Our pride, our certainties, and our desire to control separate us from the presence of God in ourselves, and from an awareness of the Divine in others. Divine grace, then, frees us to love others and to love ourselves. If we truly accept that we are loved without condition, our attitude toward others reflects the healing power of grace. A genuine community grounds its life in keen awareness of, and gratitude for, the power of divine grace to keep members from alienation.

Theologian Marjorie Suchocki believes that whenever there are tensions in our community, we need an attitude of gratitude:

…we can never regard the community apart from the gifts it has received and internalized from God…. All conflicts, disagreements and egregious sins …are like an overlay that is continuously correctable because of the internalized gifts.
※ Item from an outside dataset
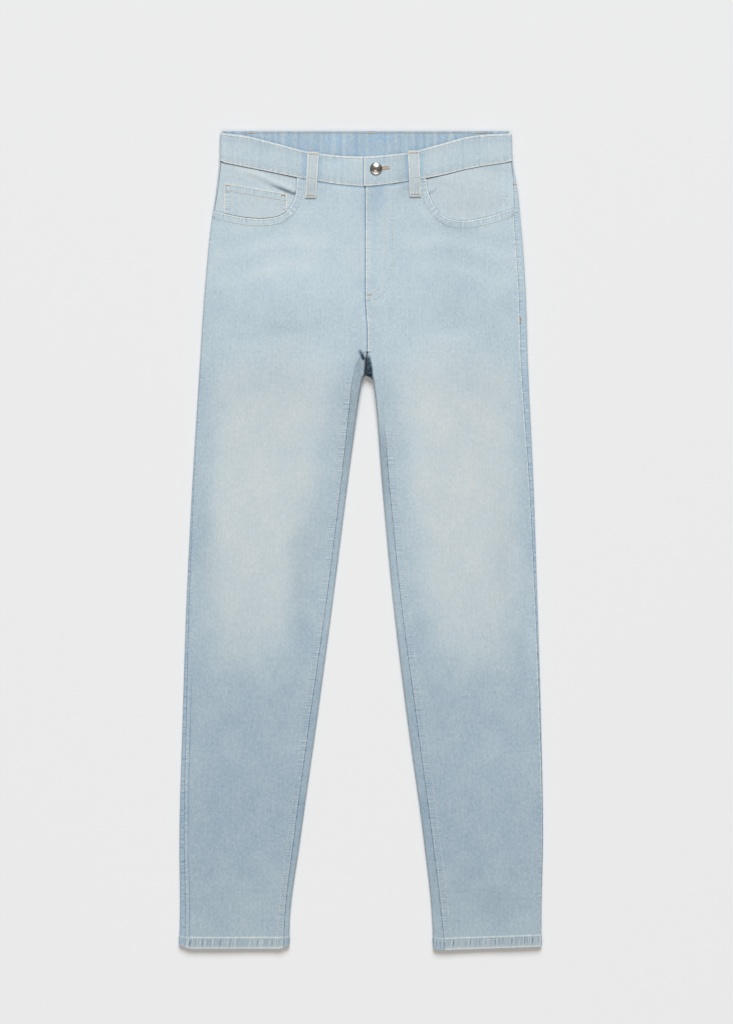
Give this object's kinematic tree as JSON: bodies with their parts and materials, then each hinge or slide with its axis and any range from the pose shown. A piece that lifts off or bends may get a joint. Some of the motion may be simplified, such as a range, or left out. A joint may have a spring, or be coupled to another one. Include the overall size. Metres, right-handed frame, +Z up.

One does not abandon the community of faith, or argue for splitting the congregation on the basis of irreconcilable differences.…the way to respond to the problems…is to express thanksgiving to God for the community and its faith, love and hope.” —In God’s Presence, pp. 117–118

To grow is to change. Change, however, sometimes is difficult in our faith community. We become content. We are comfortable. Then, some new opportunity comes, and we resist. That resistance often is expressed as criticism, anger, and even hostility. Divine grace stirs us to change direction, to move into new places without fear. Grace frees us to love those who think or act differently from us. “Grace is not a strange, magic substance,” wrote Thomas Merton, “subtly filtered into our souls to act as a kind of spiritual penicillin. Grace is unity, oneness within ourselves, oneness with God” (Parabola 27, no. 3, Fall 2002: 62).

We are a diverse, multicultural community with members speaking many languages. We will change and grow as we listen and respond to one another in love, as we become vulnerable to divine grace.